As sonoridades e a fé conectam aqueles cidadãos, mas os divide também. É uma rede complexa de situações, que coloca em xeque o tempo inteiro as decisões das personagens. Neste sentido, o que é colocado na luz e na sombra por Glauber é uma pista do caráter, da sensibilidade e do grau dos problemas de cada morador da região. Firmino age quase sempre na noite, por exemplo, e o sombreado que fica ao seu redor revela as suas intenções e a sua aura.

Ao mesmo tempo, Firmino também carrega fragilidades que são notadas nas escolhas da equipe de arte do longa. A caracterização do protagonista deixa nítido como a sua revolta crescente vai corroendo a sua alma. Inicialmente, ele veste muitas roupas e é apresentado com uma elegância sarcástica, daqueles que saíram de uma condição de maior pobreza e obtiveram certa ascensão. Todavia, as inseguranças de Firmino permanecem dentro dele.

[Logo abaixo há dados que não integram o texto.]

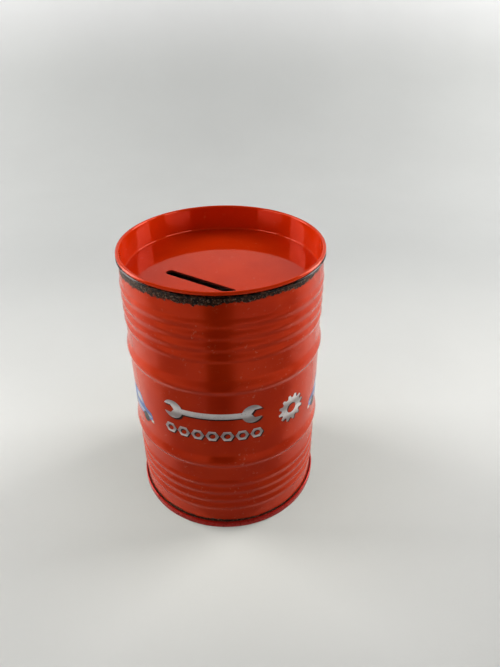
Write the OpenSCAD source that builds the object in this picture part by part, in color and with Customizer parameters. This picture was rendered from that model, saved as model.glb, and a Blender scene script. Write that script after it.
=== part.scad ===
// Drum-shaped money tin in thin tinplate: a beaded body rolled from one sheet with a lock seam at the
// back, a base plate double-seamed round its foot, and a slotted pan lid that lifts off.
// Millimetres, +Z up, origin on the floor on the drum's axis, front facing -Y, lock seam at +Y.

/* [Drum] */
// Outer radius of the plain wall
wall_radius = 39.6;      // [34:0.1:46]
// Height of the body, floor to the top of its rolled edge
body_height = 115.7;     // [112:0.1:130]
// Thickness of the tinplate
sheet = 0.25;            // [0.2:0.05:0.3]

/* [Rolling hoops] */
// Height of the lower hoop's crest
lower_hoop_height = 38.7; // [35:0.1:41]
// Height of the upper hoop's crest
upper_hoop_height = 76.5; // [70:0.1:77]
// How far a crest stands out of the plain wall
hoop_rise = 1;            // [0.5:0.05:1.2]
// How far the printed band between the hoops stands out of the plain wall
band_rise = 0.2;          // [0.05:0.05:0.4]

/* [Beads] */
// Number of raised beads in the group at each end
bead_count = 4;           // [1:1:4]
// Distance from one bead to the next
bead_pitch = 4.85;        // [3:0.05:4.9]
// How far a bead stands out of the plain wall
bead_rise = 0.4;          // [0.1:0.05:0.7]
// Height of the lower group's first bead
lower_bead_height = 12.4; // [8.5:0.1:13.5]
// Distance from the body's top down to the upper group's highest bead
upper_bead_drop = 11;     // [10.6:0.1:12.5]

/* [Rolled edge] */
// How far the neck under the rolled edge is set in
neck_inset = 0.3;         // [0.2:0.05:1]
// Height of the neck, from the foot of its taper to the top of the rolled edge
neck_height = 7.7;        // [6.5:0.1:8]
// Outer radius of the roll
curl_radius = 0.55;       // [0.45:0.05:0.8]

/* [Base] */
// Height of the seam ring that the drum stands on
seam_height = 3.1;        // [2.6:0.1:4]
// Air left between two layers of the seam
seam_gap = 0.12;          // [0.02:0.02:0.2]
// How far the base panel stands above the floor
panel_rise = 2.4;         // [1.5:0.1:4]

/* [Lid] */
// Depth of the pan, from the top of its lip to its floor
pan_depth = 10.6;         // [6:0.1:14]
// Running clearance between the pan's wall and the neck
lid_clearance = 0.2;      // [0.1:0.05:0.5]
// Outer radius of the lip's roll
lip_radius = 0.72;        // [0.6:0.02:1]
// Inside radius of the corner between wall and floor
pan_corner = 0.9;         // [0.5:0.1:2]

/* [Coin slot] */
// Length of the slot, end to end
slot_length = 32;         // [26:0.5:36]
// Width of the slot
slot_width = 3.6;         // [2.6:0.1:3.8]
// Distance from the drum's axis to the slot's middle line
slot_offset = 14.4;       // [0:0.1:16]
// Angle of the slot, from the X axis
slot_turn = -36;          // [-180:0.5:180]
// How far the slot's edges are turned down below the floor
slot_flange = 0.7;        // [0.4:0.1:3]

/* [Lock seam] */
// Angle that the folded seam takes up round the back of the wall
lock_angle = 6;           // [4:1:10]
// How far the fold stands out inside the wall
lock_rise = 0.5;          // [0.3:0.05:0.75]

/* [Hidden] */
$fn = 144;
ease_steps = 5;        // straight pieces in each rounded rise of the wall
ease_share = 0.35;     // share of a rise that its rounding takes up at each end
arc_step = 15;         // degrees between the points of a rolled edge
roll_end = -105;       // angle at which the body's roll stops short of the neck
seat_gap = 0.02;       // air between the roll and the lip that sits on it
half_sheet = sheet / 2;
cut_past = 0.2;        // how far a cutting shape runs past what it cuts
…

A inveja que ele carrega consigo, bem como a raiva contra seus conterrâneos, destroem suas vestes e Firmino vai se despindo de suas máscaras sociais, expondo todas as suas emoções desnudadas e evidenciadas pelo esvaziamento de todo o seu equilíbrio. A única força que colabora com as suas intenções está materializada na presença de Cota (Luiza Maranhão), que não é vista por Firmino com sua maior fortaleza, mas uma peça dentro de seus esquemas.

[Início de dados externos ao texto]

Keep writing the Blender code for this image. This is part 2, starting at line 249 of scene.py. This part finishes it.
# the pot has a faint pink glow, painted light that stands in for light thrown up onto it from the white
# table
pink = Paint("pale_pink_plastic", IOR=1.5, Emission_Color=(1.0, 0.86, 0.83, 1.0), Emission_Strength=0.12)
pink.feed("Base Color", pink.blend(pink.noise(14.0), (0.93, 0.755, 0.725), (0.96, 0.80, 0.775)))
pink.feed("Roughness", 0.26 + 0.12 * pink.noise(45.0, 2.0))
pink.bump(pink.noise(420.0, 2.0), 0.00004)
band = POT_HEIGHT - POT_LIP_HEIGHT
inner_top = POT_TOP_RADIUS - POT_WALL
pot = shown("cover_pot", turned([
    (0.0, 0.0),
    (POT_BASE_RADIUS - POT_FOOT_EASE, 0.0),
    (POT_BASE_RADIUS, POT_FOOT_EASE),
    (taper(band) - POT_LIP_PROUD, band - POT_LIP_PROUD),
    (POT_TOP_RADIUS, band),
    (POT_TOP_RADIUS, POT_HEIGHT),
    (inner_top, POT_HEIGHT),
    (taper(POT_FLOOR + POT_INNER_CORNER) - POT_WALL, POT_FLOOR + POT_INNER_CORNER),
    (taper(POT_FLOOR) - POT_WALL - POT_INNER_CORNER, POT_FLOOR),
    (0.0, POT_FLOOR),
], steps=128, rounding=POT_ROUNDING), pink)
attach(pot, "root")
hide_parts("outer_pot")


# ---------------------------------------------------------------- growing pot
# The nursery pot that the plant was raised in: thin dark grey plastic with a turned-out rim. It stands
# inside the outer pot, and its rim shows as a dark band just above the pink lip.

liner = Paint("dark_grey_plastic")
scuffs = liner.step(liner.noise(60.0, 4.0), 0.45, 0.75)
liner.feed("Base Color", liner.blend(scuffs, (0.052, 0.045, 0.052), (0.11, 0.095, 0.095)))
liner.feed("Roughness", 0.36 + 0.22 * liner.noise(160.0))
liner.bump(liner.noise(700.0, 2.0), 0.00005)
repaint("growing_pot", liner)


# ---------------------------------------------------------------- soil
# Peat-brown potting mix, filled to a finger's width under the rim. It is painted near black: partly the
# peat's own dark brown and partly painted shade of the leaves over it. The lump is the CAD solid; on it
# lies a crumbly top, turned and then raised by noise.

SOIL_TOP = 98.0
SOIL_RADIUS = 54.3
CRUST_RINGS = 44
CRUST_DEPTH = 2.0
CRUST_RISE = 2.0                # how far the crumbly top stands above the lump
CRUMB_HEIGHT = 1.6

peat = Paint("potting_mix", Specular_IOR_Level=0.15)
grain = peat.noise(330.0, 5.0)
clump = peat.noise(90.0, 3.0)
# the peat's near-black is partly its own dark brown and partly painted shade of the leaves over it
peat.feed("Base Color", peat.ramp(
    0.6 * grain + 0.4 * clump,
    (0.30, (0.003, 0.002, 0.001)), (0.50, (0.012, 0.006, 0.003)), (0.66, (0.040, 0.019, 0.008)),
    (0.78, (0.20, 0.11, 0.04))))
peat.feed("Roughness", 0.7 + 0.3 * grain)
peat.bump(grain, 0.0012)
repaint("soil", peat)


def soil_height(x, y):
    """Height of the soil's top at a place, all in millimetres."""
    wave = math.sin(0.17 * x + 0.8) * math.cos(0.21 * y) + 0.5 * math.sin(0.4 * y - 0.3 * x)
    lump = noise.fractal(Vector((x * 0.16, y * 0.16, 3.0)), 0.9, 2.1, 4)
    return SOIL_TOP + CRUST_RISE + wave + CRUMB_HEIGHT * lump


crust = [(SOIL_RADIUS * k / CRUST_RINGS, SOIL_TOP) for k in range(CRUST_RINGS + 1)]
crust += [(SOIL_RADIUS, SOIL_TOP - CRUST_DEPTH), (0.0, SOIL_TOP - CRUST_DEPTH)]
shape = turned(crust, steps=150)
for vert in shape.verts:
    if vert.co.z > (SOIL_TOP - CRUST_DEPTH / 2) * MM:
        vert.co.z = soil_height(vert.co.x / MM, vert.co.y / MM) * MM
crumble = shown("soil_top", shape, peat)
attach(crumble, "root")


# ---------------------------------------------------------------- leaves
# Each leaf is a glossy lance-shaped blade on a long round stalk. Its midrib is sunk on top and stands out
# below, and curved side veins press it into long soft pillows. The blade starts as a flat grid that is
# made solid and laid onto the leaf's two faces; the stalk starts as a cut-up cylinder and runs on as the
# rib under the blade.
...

Ainda assim, Cota é uma espécie de respiro dentro do enredo. Mesmo que a exploração de suas camadas deixe a desejar, a ausência de maniqueísmo na sua construção pode ajudar quem assiste a criar tanto empatia para com ela e outras personagens, como entender que os limites de bem e mal não são traçados em uma linha reta. Cota é uma pessoa, uma figura complexa, repleta de sensações que mesclam os pensamentos tanto de Firmino quanto de outros moradores da aldeia.

Barravento

Ela não é uma coisa só, é várias, em meio às suas vontades e também na maneira que é vista por aqueles que a rodeiam, devido à sua beleza e personalidade forte. Nesta lógica de todas as relações impressas em cena, o discurso político/social é forte na obra. O questionamento central é a imobilidade diante da opressão, a lacuna da insurreição perante as injustiças sociais e o pacto com uma suposta comodidade.

No entanto, o filme de 1962 ganha outro tom quando o olhamos com as vistas de 2024. A busca pela rebelião contra os paradigmas reguladores da sociedade, que sufocaram e reprimiram a população não privilegiada, seja por raça e/ou classe, pode ser encarada atualmente, talvez, de uma maneira distinta. É difícil de demarcar essa fruição como algo totalitário, pois não o é, de fato.

O que ocorre é que, para alguns, a aldeia pulsa coragem e libertação, pois há uma confiança em suas crenças individuais, na força da coletividade e do trabalho de subsistência. Os habitantes daquela praia são a resistência, a voz que nunca se calou e que perdurou por décadas e mais décadas. Dito isso, o incômodo central de Barravento pode ser, justamente, essa visão distanciada das mazelas da sociedade e o que é posto como alienação e luta.

Visto que o longa é de 1962, não seria justo julgá-lo incisivamente, mas o olhar crítico para a interpretação da intelectualidade branca do anos 1960 não pode deixar de existir. O Cinema Novo foi um movimento inegavelmente importante para o cinema e para a cultura nacional, porém o olhar em Barravento não deixa de ser esse olhar de superioridade para uma realidade longínqua para Rocha. 

Esta característica não é exatamente um demérito. De certo, a incerteza da câmera e a decupagem que esquece de valorizar as emoções de algumas personagens, incomoda mais na fruição. Além disso, as inconstâncias de personalidade do antagonista de Firmino também diminuem a qualidade do filme. O maior ponto qualitativo aqui é a edição de Nelson Pereira dos Santos, que fomenta a elaboração de sensações na plateia, aumentando a suspensão e a emoção das cenas.

Assim, Barravento é um clássico da filmografia brasileira e deve ser conferido, tanto por sua tentativa de colocar em destaque discussões políticas do período de forma direta e intensa, como pela sua historicidade, que mostra um pouco sobre as praias, a cultura e as crenças baianas. Poderia ser mais amarrado em seu roteiro e consciente em sua direção? Sim, porém não deixa de ser um título poderoso e imponente, que vale a pena de parar tudo para assistir.